Android, Google search and Chrome are used on about 80 per cent of smartphones.
Speaking at the hearing, Ms Vestager said: ‘Google has engaged in illegal practices to cement its position.
‘It must put an effective end to this practice or face penalty payments.
‘Google must comply with EU rules for dominant companies. Google has breached these rules since 2011.’
The firm must now comply within 90 days or face additional hefty fines that will levied for each day it fails to meet the guidelines.
Shares in the search giant fell by 0.4 percent in premarket trade in the US on news of the fine, according to reports in CNN.
The EU takedown of Google is six to eight years too late, with users paying the price, said Geoff Blaber of CCS Insight.
‘Any action by the EU is akin to shutting the stable door after the horse has bolted,’ he said.
‘There is a significant danger of unintended consequences that penalises the consumer. This ranges from increased fragmentation and greater app inconsistency to increases in hardware cost should Google decide to change or adapt the Android business model.’
Lobbying group FairSearch, whose 2013 complaint triggered the EU investigation, welcomed the ruling.
The fine focuses on Google using its influence as the dominant firm in the marketplace to maximise revenue by suppressing traffic to any rivals.
Vestager said Google had shut-out rivals by forcing major phone makers including South Korea’s Samsung and China’s Huawei to pre-install its search engine and Google Chrome browser, thereby freezing out rivals.
They were also made to set Google Search as the default, as a condition of licensing some Google apps. Google Search and Chrome are as a result pre-installed on the ‘significant majority’ of devices sold in the EU, the European Commission says.
Google also prevented manufacturers from selling smartphones that run on rival operating systems based on the Android open source code, it said.
The company finally gave ‘financial incentives’ to manufacturers and mobile network operators if they pre-installed Google Search on their devices, the commission said.
Google provides Android free to smartphone manufacturers and generates most of its revenue from selling advertisements that appear along with search results.
Commissioner Vestager explained in the press conference: ‘Our case focuses on three types of restrictions that Google imposed on mobile device manufacturers and mobile operators to ensure traffic goes to google search.
‘Google has required manufacturers to pre install google search app on the android operating system.
‘Manufacturers had to do this if they wanted to be able to sell devices with the google play store.
‘Second, Google paid to ensure that only the Google search app was preinstalled on such devices
‘Thirdly, Google has obstructed the development of competing operating systems that could have provided a platform for rivals.’
The latest fine comes more than a year after the European Commission issued a landmark $2.8bn (£2.1 billion / €2.4bn) penalty on Google for favouring its own shopping service over competitors.

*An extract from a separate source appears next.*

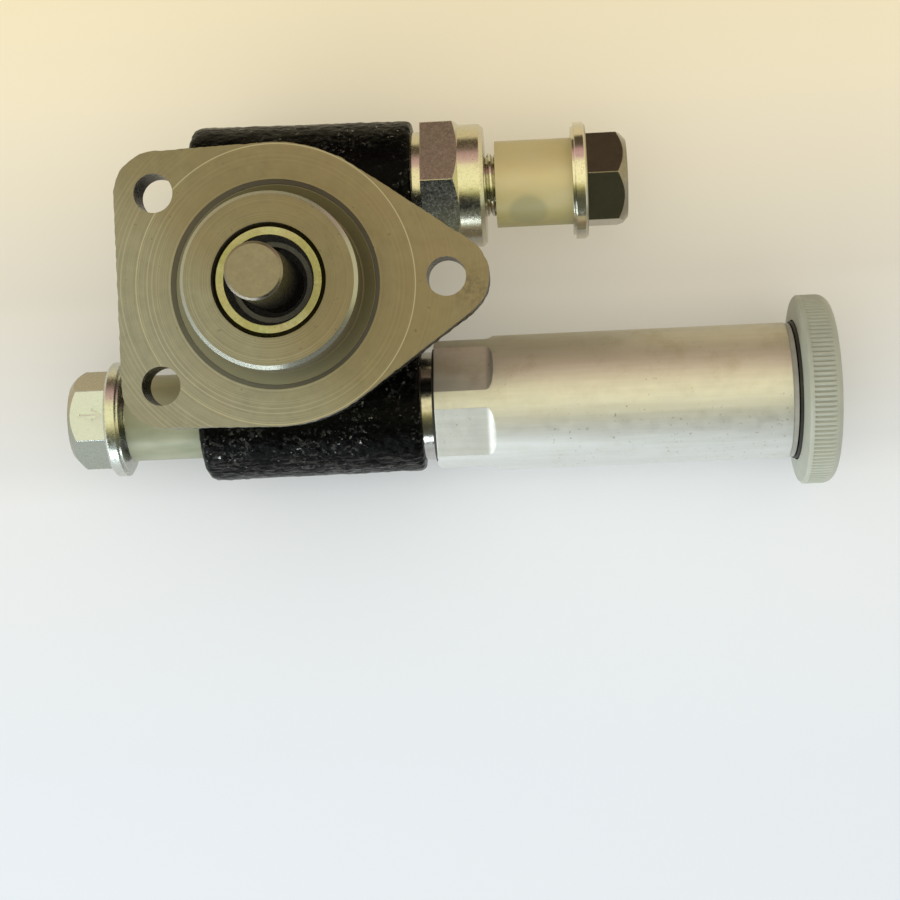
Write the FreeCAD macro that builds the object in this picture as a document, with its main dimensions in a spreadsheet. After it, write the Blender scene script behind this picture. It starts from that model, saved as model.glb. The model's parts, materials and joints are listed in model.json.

That takes the total expenditure from the search firm on EU imposed fines to $6.7 billion (£5.1 bn / €5.7bn) since 2017.
The EU penalty is likely to exceed the 2017 fine because of the broader scope of the Android case, experts claim.
That total expenditure for the search firm on EU imposed fines has now risen to $6.7 billion (£5.1 billion) since 2017. The EU penalty is likely to exceed the 2017 fine because of the broader scope of the Android case, experts claim
The EU antitrust enforcer has charged Google with using its dominant Android to marginalise rivals following a three-year-long investigation – seen as the most important of three EU cases against the world’s most popular internet search engine.
The Mountain View-based company’s high payouts to app developers, coupled with its entrenched relationship with millions of advertisers, has turned Google into the main revenue source for many apps.
Google’s own Play Store, which is used to distribute television shows, movies, applications, and ebooks, accounts for more than 90 per cent of all software downloaded on Android devices in Europe.
Its popularity in turn could mean an uphill battle for EU antitrust regulators seeking to level the playing field for Google’s rivals.
Lawmakers will need to ensure users can download from competing app stores and that smartphone makers are free to choose pre-installed apps.
EU regulators say Google has tilted the field in its favour by forcing phone makers to pre-install Google Search together with its Play Store and Chrome browser.